Quando vejo uma das suas entrevistas, dá-me um nervoso de tal ordem que até os pelinhos de debaixo dos braços se encarquilham todos. Sinto suores frios, apodera-se de mim uma agressividade surda, tenho vontade de a matar. Pode crer que só não a matei já (o que seria grave porque me poriam na cadeia sem atender às razões que me assistem), porque a senhora é de plasma.
Às vezes penso que o melhor seria deitar o aparelho pela janela fora, em sinal de incontrolável protesto. Não o faço por que a coisa é cara, não se pode comprar todas as semanas.
A minha mulher fica aflita, coitada, cheia de razão, quando vê um fuminho azulado a sair-me dos ouvidos, sinal claro de que a senhora me pôs as meninges a arder. Aqui há tempos até ligou para o 112 em vez de chamar os bombeiros. Um drama familiar que a senhora podia, se quisesse, evitar.
É para a sua boa vontade, para a sua nobreza de alma, para os seus sentimentos e princípios cívicos que venho apelar, certo de que não deixará de compreender a minha angústia e satisfará o meu pedido de socorro. Não queira ser responsável por alguma pataleta que me dê ao reprimir as ânsias, podendo até fazer-me partir desta antes de tempo.
Não lhe será difícil, vai ver.
Para que fique ciente do que há a fazer, procurarei explicar as causas profundas do meu drama.

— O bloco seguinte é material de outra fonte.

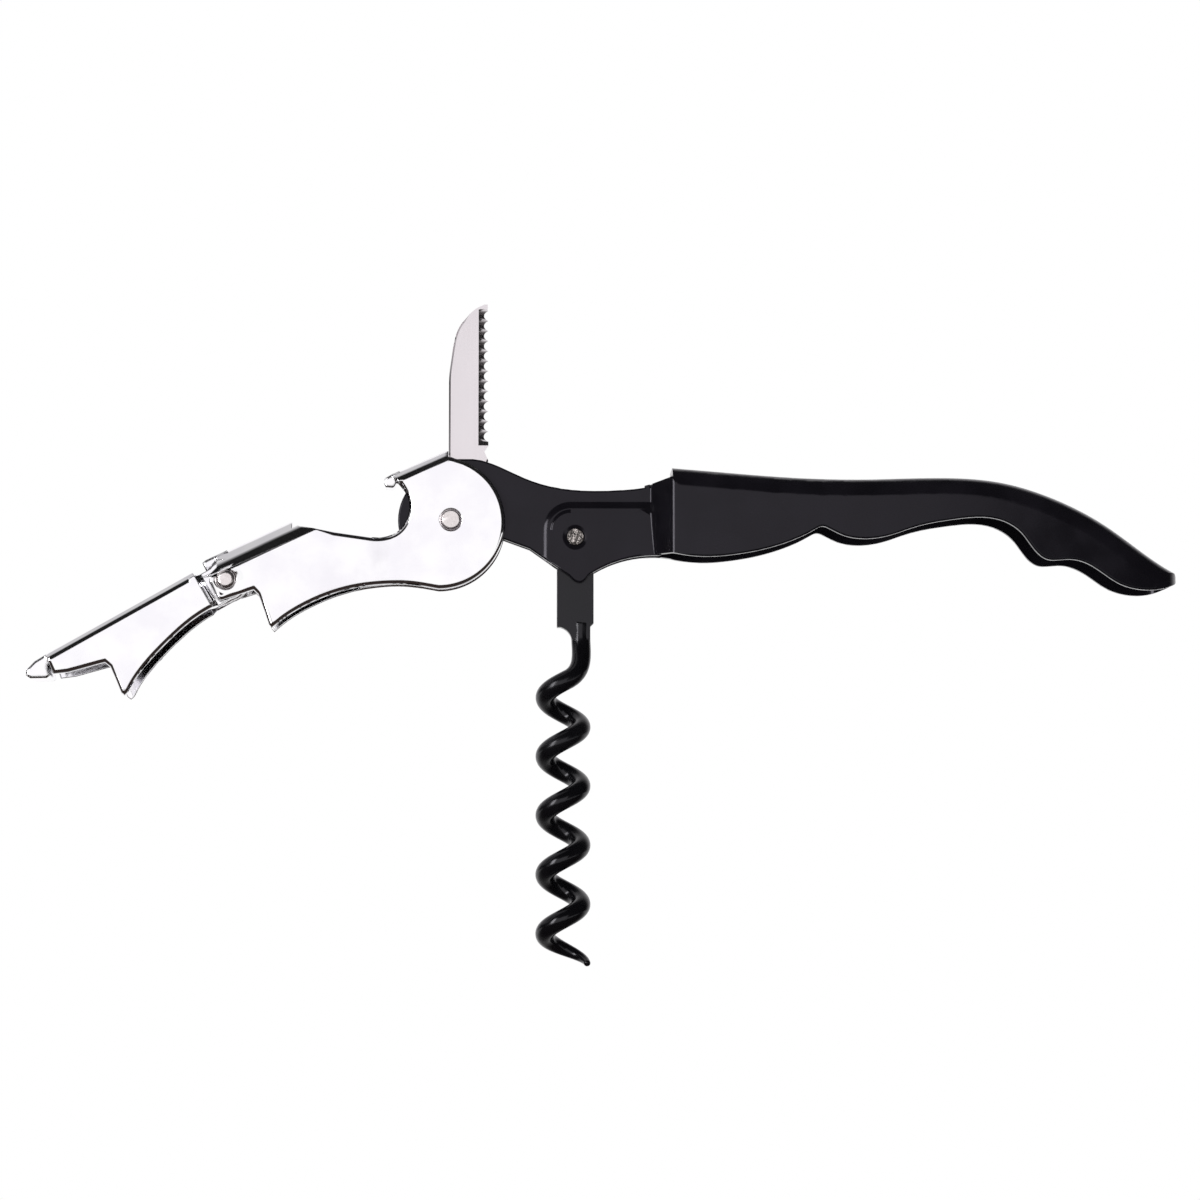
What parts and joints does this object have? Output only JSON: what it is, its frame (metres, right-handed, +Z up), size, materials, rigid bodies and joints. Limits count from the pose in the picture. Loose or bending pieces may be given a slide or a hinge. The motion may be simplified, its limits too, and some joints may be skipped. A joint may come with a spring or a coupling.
{
  "type": "folding corkscrew",
  "caption": "Folding waiter's corkscrew with a stepped, jointed chrome lever, a black channel handle, a serrated foil blade and a black coated worm, opened for use.",
  "frame": {"origin": "the point of the worm", "axes": "+Z up along the worm's axis, from its point to the handle; +X along the grip, away from the lever; +Y across the tool's thickness, away from the side on which the blade is ground"},
  "size_m": [0.1775, 0.012, 0.1027],
  "materials": {
    "black_paint": "satin black enamel on steel sheet",
    "black_coating": "semi-gloss black non-stick coating on steel wire",
    "chrome_plate": "bright plate on steel sheet",
    "blade_steel": "ground stainless steel",
    "rivet_steel": "plain steel"
  },
  "bodies": {
    "grip": {"handle": "black_paint", "main_rivet": "rivet_steel", "worm_rivet": "rivet_steel"},
    "foil_blade": {"blade": "blade_steel"},
    "screw": {"worm": "black_coating"},
    "arm": {"lever_arm": "chrome_plate", "hinge_rivet": "rivet_steel", "hinge_spacer": "rivet_steel"},
    "foot": {"lever_foot": "chrome_plate"}
  },
  "joints": [
    {"name": "lever_fold", "type": "hinge", "parent": "grip", "child": "arm", "pos_m": [-0.0174, 0, 0.0687], "axis": [0, -1, 0], "range_deg": [0, 138]},
    {"name": "foot_fold", "type": "hinge", "parent": "arm", "child": "foot", "pos_m": [-0.0519, 0, 0.0592], "axis": [0, -1, 0], "range_deg": [0, 23]},
    {"name": "blade_fold", "type": "hinge", "parent": "grip", "child": "foil_blade", "pos_m": [-0.0174, 0, 0.0687], "axis": [0, 1, 0], "range_deg": [0, 72]},
    {"name": "worm_fold", "type": "hinge", "parent": "grip", "child": "screw", "pos_m": [0.00186, 0, 0.0661], "axis": [0, -1, 0], "range_deg": [0, 94]}
  ],
  "couplings": [
    {"joint": "worm_fold", "follows": "lever_fold", "ratio": 0.681}
  ]
}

Os seus entrevistados, às vezes, são pessoas cujas opiniões me interessaria ouvir. A nossa tão querida RTP passa dias e dias a anunciar as suas actividades. Eu acabo por ficar à espera, não de si, confesso, mas dos seus pobres entrevistados. À hora aprazada, sento-me na sala, a poltrona é confortável, acendo um cigarrinho, beberrico uma bebidinha. Quando a função começa, vejo-me na desesperada situação de ver o "meu" entrevistado esbracejar, em sentido figurado, claro, por não lhe ser permitido exprimir seja que opinião for. Assim que começa a falar, a senhora interrompe, a fim de expender as suas próprias opiniões. Perdoar-me-á a ingratidão, mas devo dizer que as suas opiniões não me interessam nada, nadinha mesmo.

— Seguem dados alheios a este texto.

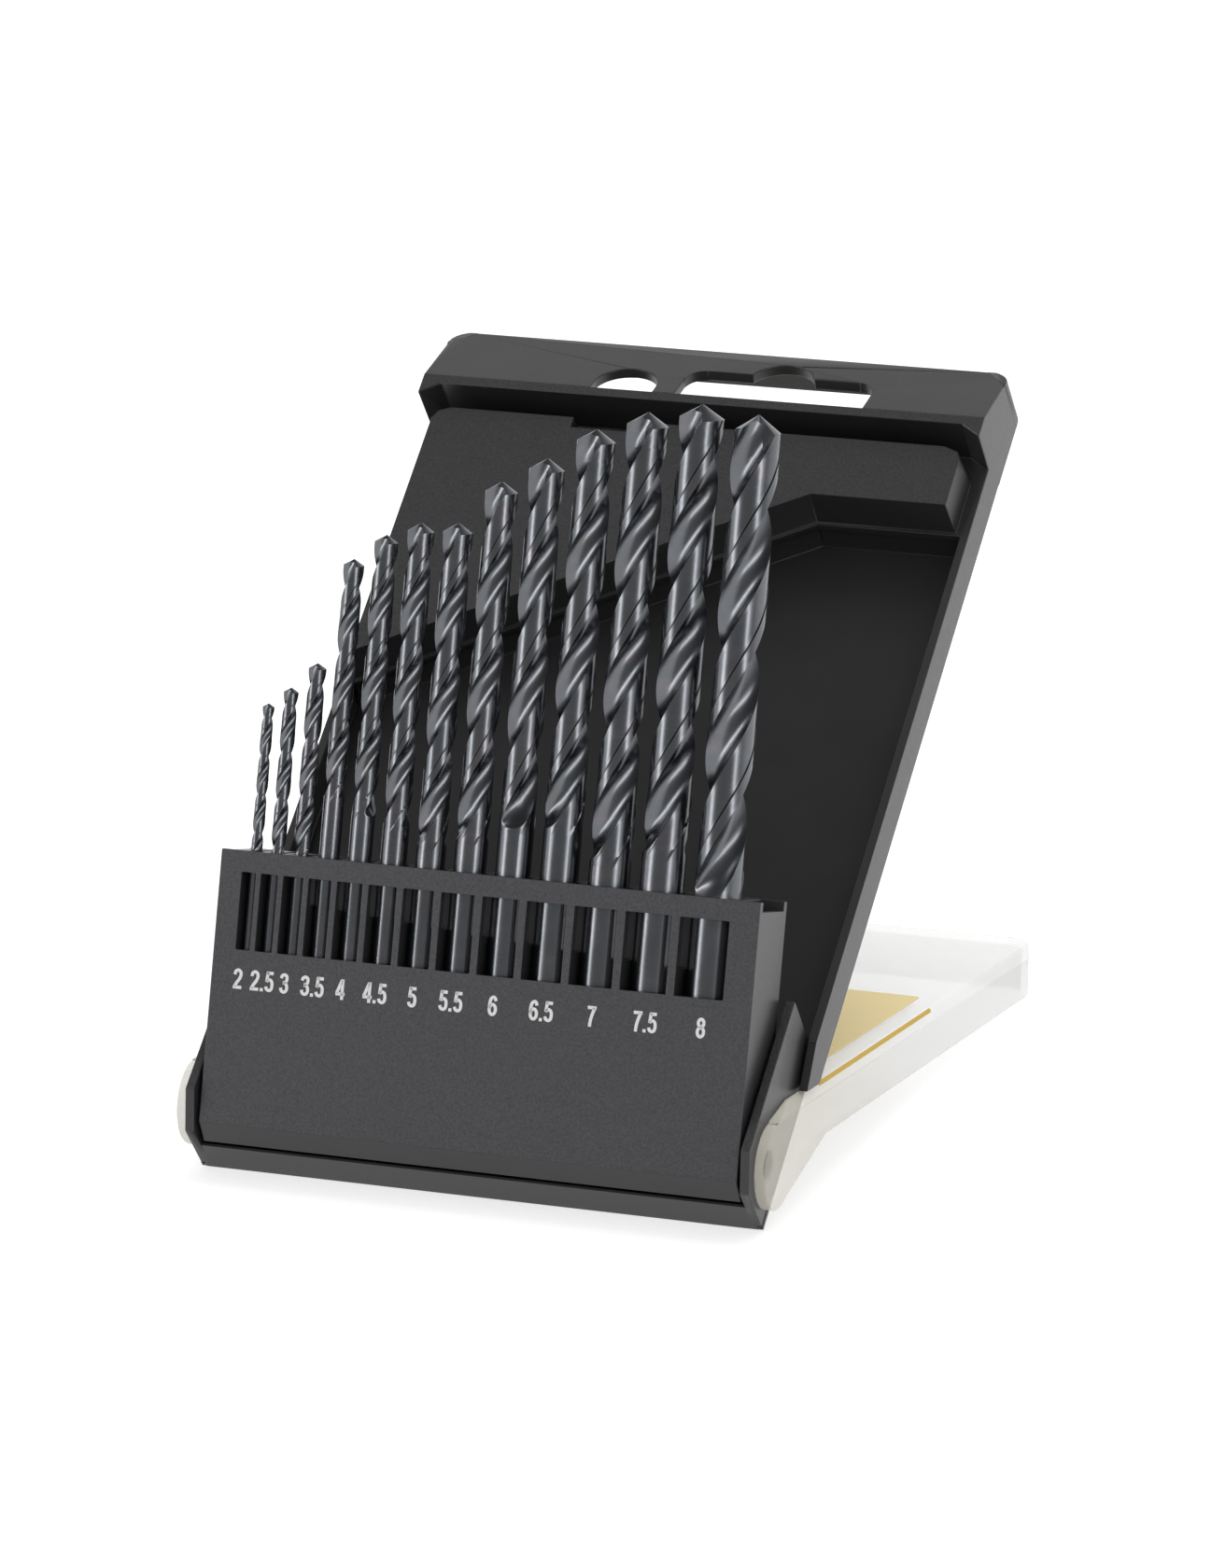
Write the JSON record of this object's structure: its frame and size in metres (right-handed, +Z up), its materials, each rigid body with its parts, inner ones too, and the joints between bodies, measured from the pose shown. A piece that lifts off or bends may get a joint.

É frustrante, como compreenderá, chegar ao fim da entrevista e ficar esclarecido quanto ao que a senhora pensa e completamente a zero sobre o que opina o entrevistado, coitado, que passou uma hora a querer dizer coisas e a senhora sem deixar. Acresce que a senhora tem um pendor natural, eventualmente legítimo, para o fait divers, para a intriguinha, para a patacoada boateira, para a afirmação petulante, ou seja, para o que não interessa. A senhora deve achar-se importantíssima (quem sou eu para duvidar que o seja?) quando consegue atrapalhar as pessoas, como quem diz: querias dizer coisas, não é?, ora vai-te lixar que, aqui, quem manda sou eu!

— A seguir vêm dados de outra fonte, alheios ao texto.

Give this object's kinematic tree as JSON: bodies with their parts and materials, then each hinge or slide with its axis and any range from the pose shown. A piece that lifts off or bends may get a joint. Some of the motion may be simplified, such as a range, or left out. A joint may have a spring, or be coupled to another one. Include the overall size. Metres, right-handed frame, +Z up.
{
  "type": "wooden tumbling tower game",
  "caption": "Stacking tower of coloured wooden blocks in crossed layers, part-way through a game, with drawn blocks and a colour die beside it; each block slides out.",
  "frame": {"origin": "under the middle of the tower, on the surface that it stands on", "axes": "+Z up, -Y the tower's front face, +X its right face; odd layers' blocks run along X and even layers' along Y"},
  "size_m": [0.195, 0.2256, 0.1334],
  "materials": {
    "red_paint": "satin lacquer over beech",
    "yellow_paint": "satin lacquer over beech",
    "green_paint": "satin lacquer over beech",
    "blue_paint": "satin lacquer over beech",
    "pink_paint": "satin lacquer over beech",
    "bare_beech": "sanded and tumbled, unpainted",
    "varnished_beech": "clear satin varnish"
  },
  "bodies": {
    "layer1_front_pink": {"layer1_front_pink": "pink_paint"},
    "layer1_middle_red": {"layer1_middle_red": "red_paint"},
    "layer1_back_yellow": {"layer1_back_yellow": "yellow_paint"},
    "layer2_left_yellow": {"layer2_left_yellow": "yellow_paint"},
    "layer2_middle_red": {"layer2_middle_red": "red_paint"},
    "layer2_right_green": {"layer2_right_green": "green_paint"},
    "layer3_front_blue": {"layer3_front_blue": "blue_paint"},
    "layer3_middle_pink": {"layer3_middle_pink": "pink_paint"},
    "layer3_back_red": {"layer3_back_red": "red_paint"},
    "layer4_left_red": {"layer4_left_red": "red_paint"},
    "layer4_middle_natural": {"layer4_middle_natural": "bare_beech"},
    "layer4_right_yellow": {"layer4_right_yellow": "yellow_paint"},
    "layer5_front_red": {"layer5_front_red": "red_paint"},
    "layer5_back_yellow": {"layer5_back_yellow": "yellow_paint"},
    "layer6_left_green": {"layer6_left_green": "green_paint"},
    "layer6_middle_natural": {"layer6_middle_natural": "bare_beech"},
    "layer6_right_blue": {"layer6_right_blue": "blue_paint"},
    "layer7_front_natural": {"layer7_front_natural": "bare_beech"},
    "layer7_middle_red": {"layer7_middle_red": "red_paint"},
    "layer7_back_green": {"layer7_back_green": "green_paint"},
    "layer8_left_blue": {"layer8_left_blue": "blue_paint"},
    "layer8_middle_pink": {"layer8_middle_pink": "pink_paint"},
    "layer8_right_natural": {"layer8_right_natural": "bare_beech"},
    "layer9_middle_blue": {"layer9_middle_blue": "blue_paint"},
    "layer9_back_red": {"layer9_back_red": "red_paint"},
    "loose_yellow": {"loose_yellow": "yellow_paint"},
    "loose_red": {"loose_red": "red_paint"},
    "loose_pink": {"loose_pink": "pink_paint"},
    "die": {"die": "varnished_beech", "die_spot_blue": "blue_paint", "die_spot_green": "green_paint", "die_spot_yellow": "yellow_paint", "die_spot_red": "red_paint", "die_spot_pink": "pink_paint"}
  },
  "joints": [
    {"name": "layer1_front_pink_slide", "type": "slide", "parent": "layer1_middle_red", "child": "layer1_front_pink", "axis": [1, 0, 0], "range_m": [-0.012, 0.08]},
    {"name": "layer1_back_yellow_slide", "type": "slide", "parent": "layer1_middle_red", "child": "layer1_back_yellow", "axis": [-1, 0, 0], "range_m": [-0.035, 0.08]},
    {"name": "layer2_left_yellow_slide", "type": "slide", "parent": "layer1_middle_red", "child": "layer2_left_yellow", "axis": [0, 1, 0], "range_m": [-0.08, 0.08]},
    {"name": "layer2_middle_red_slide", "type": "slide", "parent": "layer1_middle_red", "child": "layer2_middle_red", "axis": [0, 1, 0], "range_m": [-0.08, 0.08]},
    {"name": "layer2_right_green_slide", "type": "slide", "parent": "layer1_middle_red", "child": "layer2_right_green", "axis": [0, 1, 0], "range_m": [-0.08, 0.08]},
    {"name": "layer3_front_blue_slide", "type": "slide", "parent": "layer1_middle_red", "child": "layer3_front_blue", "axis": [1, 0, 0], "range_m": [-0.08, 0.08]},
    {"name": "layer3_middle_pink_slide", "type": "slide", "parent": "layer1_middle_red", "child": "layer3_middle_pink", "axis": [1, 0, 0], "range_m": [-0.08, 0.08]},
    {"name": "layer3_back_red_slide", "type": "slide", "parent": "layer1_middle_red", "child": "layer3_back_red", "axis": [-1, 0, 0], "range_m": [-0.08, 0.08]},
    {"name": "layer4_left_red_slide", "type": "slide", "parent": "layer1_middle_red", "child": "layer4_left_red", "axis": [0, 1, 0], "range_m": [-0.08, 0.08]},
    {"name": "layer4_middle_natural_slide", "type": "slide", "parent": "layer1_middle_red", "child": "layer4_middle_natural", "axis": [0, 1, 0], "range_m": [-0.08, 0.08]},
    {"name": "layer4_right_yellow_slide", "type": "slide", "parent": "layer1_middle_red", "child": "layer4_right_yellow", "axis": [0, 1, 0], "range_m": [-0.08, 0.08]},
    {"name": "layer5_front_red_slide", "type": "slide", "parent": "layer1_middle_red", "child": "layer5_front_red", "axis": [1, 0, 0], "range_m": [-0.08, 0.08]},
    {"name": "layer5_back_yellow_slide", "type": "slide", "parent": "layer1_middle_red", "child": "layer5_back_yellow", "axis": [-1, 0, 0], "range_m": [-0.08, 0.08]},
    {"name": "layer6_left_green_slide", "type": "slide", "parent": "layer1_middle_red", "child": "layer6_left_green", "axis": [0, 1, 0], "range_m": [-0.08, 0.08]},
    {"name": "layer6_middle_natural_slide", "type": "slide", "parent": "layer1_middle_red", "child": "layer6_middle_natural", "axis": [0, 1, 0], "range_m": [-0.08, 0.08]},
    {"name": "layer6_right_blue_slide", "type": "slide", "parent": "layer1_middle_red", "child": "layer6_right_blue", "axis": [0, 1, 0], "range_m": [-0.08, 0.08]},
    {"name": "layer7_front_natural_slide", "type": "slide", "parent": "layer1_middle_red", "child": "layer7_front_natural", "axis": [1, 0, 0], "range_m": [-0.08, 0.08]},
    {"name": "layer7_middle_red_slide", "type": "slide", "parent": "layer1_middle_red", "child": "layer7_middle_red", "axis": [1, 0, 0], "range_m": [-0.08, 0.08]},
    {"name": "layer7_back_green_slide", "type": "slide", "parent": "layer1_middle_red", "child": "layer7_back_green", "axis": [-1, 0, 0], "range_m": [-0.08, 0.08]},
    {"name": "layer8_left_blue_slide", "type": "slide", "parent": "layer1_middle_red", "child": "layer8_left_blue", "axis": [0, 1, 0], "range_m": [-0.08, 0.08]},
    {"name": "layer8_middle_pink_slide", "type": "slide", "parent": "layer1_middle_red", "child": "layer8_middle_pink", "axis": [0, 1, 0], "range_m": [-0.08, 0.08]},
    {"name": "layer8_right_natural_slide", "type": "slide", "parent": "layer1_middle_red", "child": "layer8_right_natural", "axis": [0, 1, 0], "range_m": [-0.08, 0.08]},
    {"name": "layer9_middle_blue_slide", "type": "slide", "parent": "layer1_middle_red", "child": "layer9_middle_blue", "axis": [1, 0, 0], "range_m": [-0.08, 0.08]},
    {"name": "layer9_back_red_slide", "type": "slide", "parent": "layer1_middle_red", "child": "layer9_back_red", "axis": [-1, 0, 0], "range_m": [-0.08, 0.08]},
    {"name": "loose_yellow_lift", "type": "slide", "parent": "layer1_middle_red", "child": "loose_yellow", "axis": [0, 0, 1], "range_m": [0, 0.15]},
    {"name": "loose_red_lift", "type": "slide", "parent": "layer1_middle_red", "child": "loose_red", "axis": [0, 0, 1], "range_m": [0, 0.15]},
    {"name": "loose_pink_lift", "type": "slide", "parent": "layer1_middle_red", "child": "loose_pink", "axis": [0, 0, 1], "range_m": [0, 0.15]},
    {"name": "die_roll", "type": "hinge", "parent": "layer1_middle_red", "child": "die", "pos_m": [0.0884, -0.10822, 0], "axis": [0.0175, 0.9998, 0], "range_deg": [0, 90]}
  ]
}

Na Quinta-feira, o desgraçado do Presidente da Câmara Municipal de Lisboa foi vítima indefesa da sua competência profissional. Aliás, a senhora resolveu tratá-lo por "senhor engenheiro" em vez de por "senhor Presidente", com certeza para fazer entender às pessoas que, na sua douta opinião, o senhor já não merece, ou já não devia, ser Presidente. Como de costume, o homem viu-se à rasca para conseguir dizer duas seguidas. Em boa verdade, julgo que nunca tal lhe foi permitido. Por mais que aos lisboetas interessasse saber o que a CML anda a fazer, a senhora não permitiu que o homem falasse a tal respeito, uma vez que adquirido considerava que a Câmara não faz nada. É a sua verdade, talvez a última verdade, e a senhora não deve achar legítimo que outras se lhe oponham.
Bem vista a entrevista, passe a rima, a senhora gastou mais de noventa por cento do tempo a falar de processos, de intrigas, de desavenças, de perseguições, de disse-que-disse, de tudo o que, com certeza, a excita, deixando meia dúzia de minutos para coisas mais interessantes, e sempre sem deixar o homem dizer o que, suponho, tinha para dizer, com algum interesse para os lisboetas.
Enfim, minha senhora, é por estas razões - o caso do Presidente da CML não é mais que um exemplo - que me arrisco a ver os meus dias encurtados, a televisão escavacada, ou a minha mulher viciada em Lexotan.
Há-de compreender o meu grito de socorro. Se quiser ter a enorme bondade de me ser agradável, humildemente lhe recomendo que veja umas entrevistas na CNN, na BBC, ou até (céus!) na TF1, a fim de enriquecer os seus conhecimentos profissionais e de dar algum sossego aos dias que me restam.
Desde já gostaria de deixar expressa a minha antecipada quão profunda gratidão pelo que, por mim, quiser fazer.